Le 16 novembre 1973 la plupart des cimenteries françaises, qui emploient 14 000 salariés, sont paralysées par une grève déclenchée par la CGT et la CFDT. Les syndicats réclament un salaire minimal de 1 400 francs par mois pour 40 heures hebdomadaires. Pendant un mois, jusqu'au 17 décembre, la production de ciment se trouve bloquée, provoquant des réductions notables dans l'industrie du bâtiment et des travaux publics. Fait important : la solidarité syndicale internationale joue, empêchant les exportations de ciment vers la France. Finalement, après l'intervention d'un médiateur, M. Bois, haut fonctionnaire du ministère du Travail, il est décidé une revalorisation des salaires réels de 3,5 % (à compter du 1er octobre 1973), le versement d'une prime de 400 francs, l'amélioration du système de préretraite et des dispositions en matière de sécurité de l'emploi.

Chantiers de l'Atlantique

À Saint-Nazaire, aux Chantiers de l'Atlantique, en mars, les syndicats CGT et CFDT décident de déposer une demande d'augmentation uniforme de 200 francs par mois. À la suite du refus de la direction, des débrayages tournants sont organisés pendant deux semaines. Brusquement, le 25 mars, la direction décide le lock-out pendant une semaine. Aussitôt la tension monte : des défilés ont lieu, les grilles de la sous-préfecture sont arrachées, des incidents se produisent. Après une première majoration qui n'aboutit qu'à une satisfaction partielle des revendications (la direction a accordé 2 % d'augmentation), les salariés reprennent les grèves.

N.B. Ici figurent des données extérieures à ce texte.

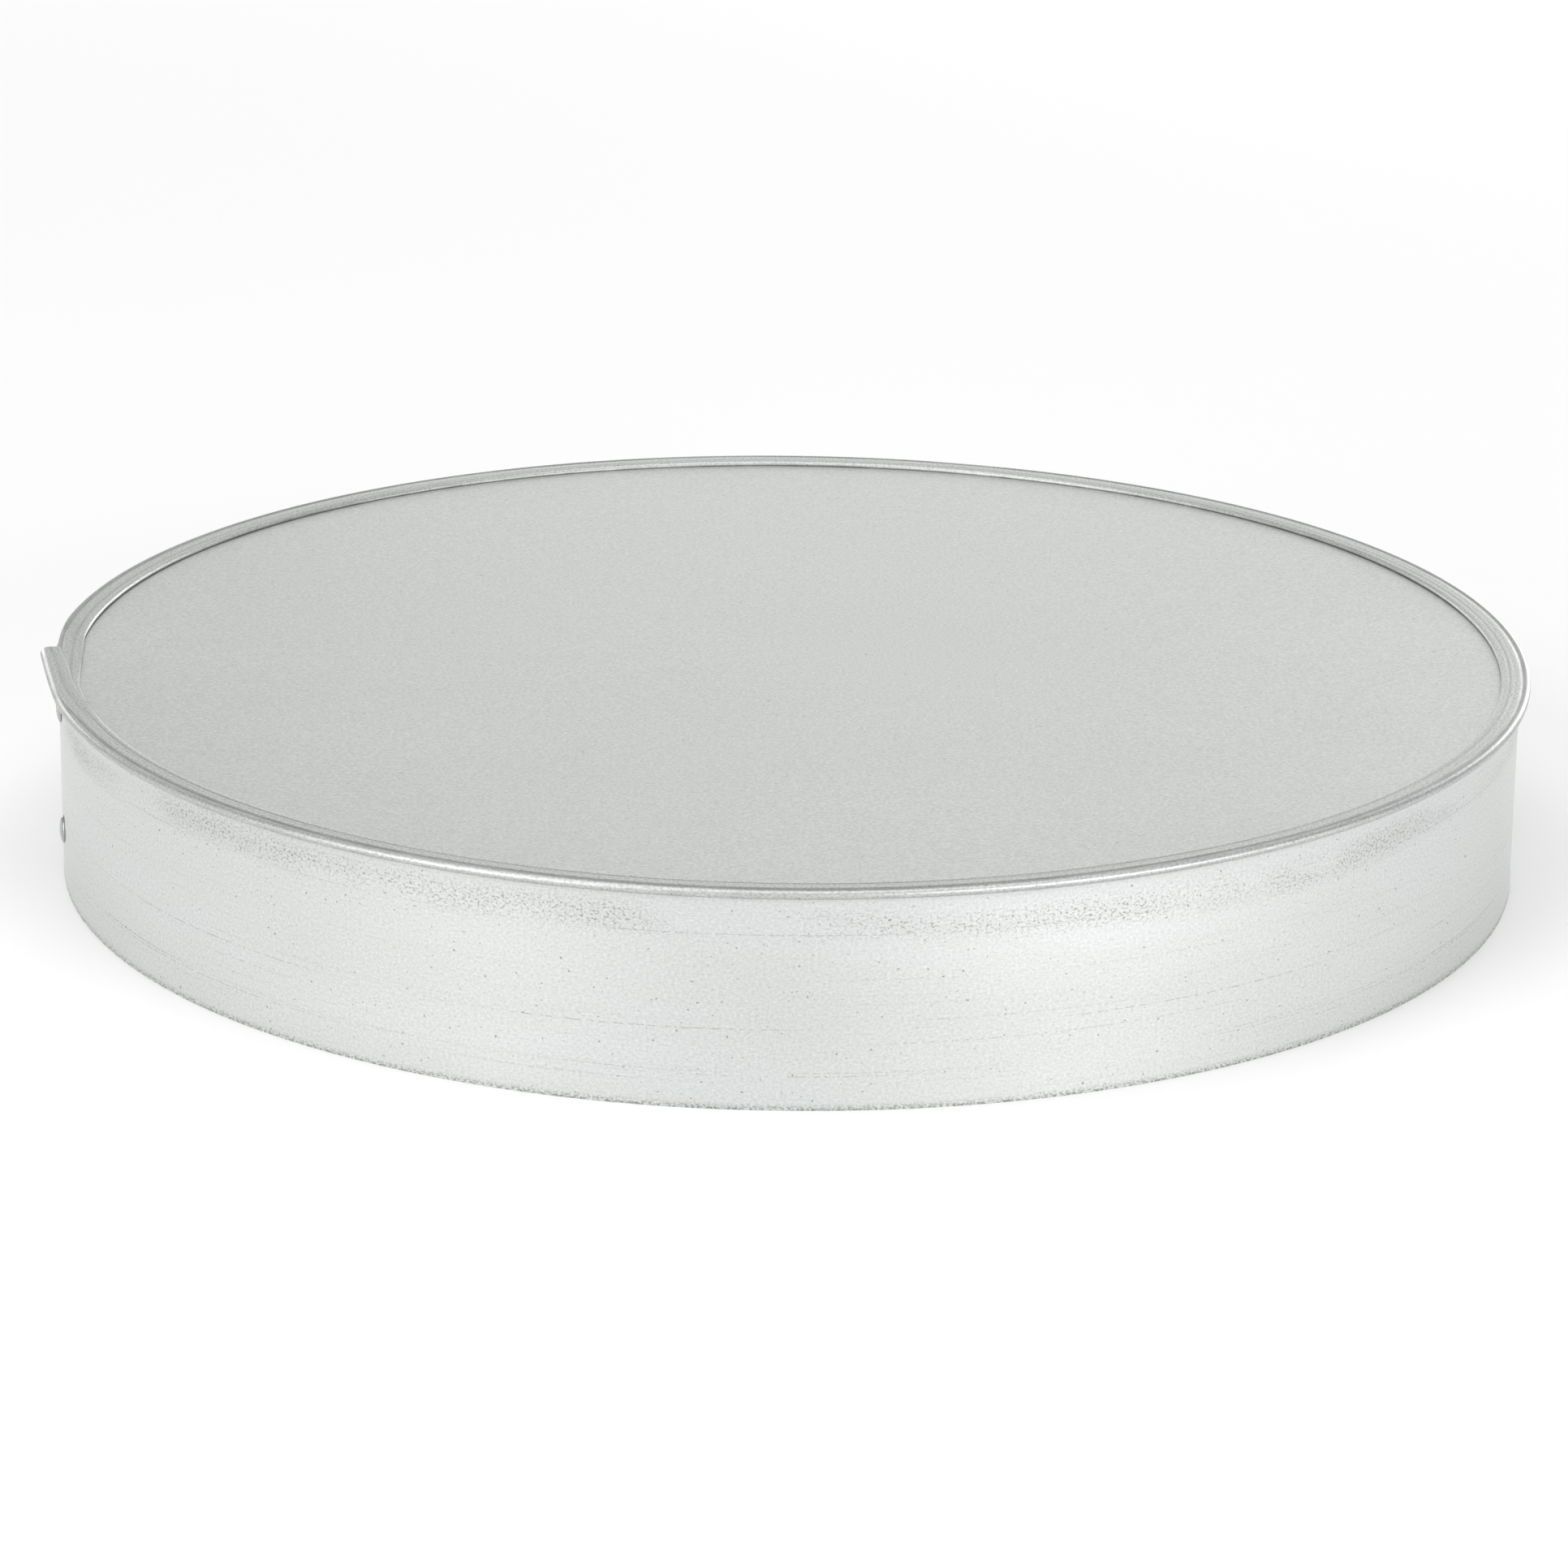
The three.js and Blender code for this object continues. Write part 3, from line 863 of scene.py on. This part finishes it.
def add_floor():
    mesh = bpy.data.meshes.new("floor")
    corners = [(x * FLOOR_REACH, y * FLOOR_REACH, 0) for x, y in ((-1, -1), (1, -1), (1, 1), (-1, 1))]
    mesh.from_pydata(corners, [], [(0, 1, 2, 3)])
    floor = bpy.data.objects.new("floor", mesh)
    bpy.context.scene.collection.objects.link(floor)
    paint(floor, floor_material())


# The studio's softboxes: name, azimuth, elevation, width, height and radiance, in degrees and
# metres, with azimuth 0 on the camera's side. The radiances started as a fit of one-light
# renders to the photo's tones, and were then rounded and adjusted
SOFTBOX_DISTANCE = 2.5
SOFTBOXES = (
    ("left_front", -46, 12, 1.3, 0.95, 4.0),
    ("left_front_high", -45, 36, 1.8, 0.95, 2.5),
    ("right_front", 38, 12, 1.3, 0.95, 5.5),
    ("right_side", 67, 12, 1.3, 0.95, 2.0),
    ("left_side", -90, 12, 1.3, 0.95, 0.75),
    ("left_back", -147, 12, 0.8, 0.95, 3.0),
    ("right_back", 151, 12, 0.85, 0.95, 6.5),
    ("back", 180, 12, 0.9, 0.95, 1.0),
    ("overhead", 0, 80, 2.5, 2.5, 1.3),
)
# The strength of the even light that surrounds the studio
SURROUND = 0.5


def add_softbox(name, azimuth, elevation, width, height, radiance):
    """A rectangular soft light that faces the pan and doesn't show itself."""
    data = bpy.data.lights.new(name, "AREA")
    data.shape = "RECTANGLE"
    data.size = width
    data.size_y = height
    data.energy = radiance * math.pi * width * height
    lamp = bpy.data.objects.new(name, data)
    away = math.radians(azimuth)
    up = math.radians(elevation)
    level = math.cos(up)
    towards = Vector((math.sin(away) * level, -math.cos(away) * level, math.sin(up)))
    lamp.location = towards * SOFTBOX_DISTANCE
    lamp.rotation_euler = (-towards).to_track_quat("-Z", "Y").to_euler()
    lamp.visible_camera = False
    bpy.context.scene.collection.objects.link(lamp)


def add_light():
    world = bpy.data.worlds.new("studio")
    world.use_nodes = True
    world.node_tree.nodes["Background"].inputs["Strength"].default_value = SURROUND
    world.node_tree.nodes["Background"].inputs["Color"].default_value = (1, 1, 1, 1)
    bpy.context.scene.world = world
    for softbox in SOFTBOXES:
        add_softbox(*softbox)


add_camera()
build_pan()
add_floor()
add_light()
bpy.context.scene.view_settings.view_transform = "Standard"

Ce n'est que le 13 avril qu'un vote à bulletin secret ratifiera par 72 % de oui un nouveau projet d'accord qui prévoit, outre l'augmentation de 2 %, le versement d'une prime unique de 155 francs et quelques avantages annexes.

Le secteur public

Dans le secteur public ce sont les cheminots qui démarrent en septembre 1973 avec trois séries de grèves, trouvant dans des formes d'action par région un moyen efficace de peser, en désorganisant le trafic marchandises, sans pour autant gêner outre mesure le trafic voyageurs.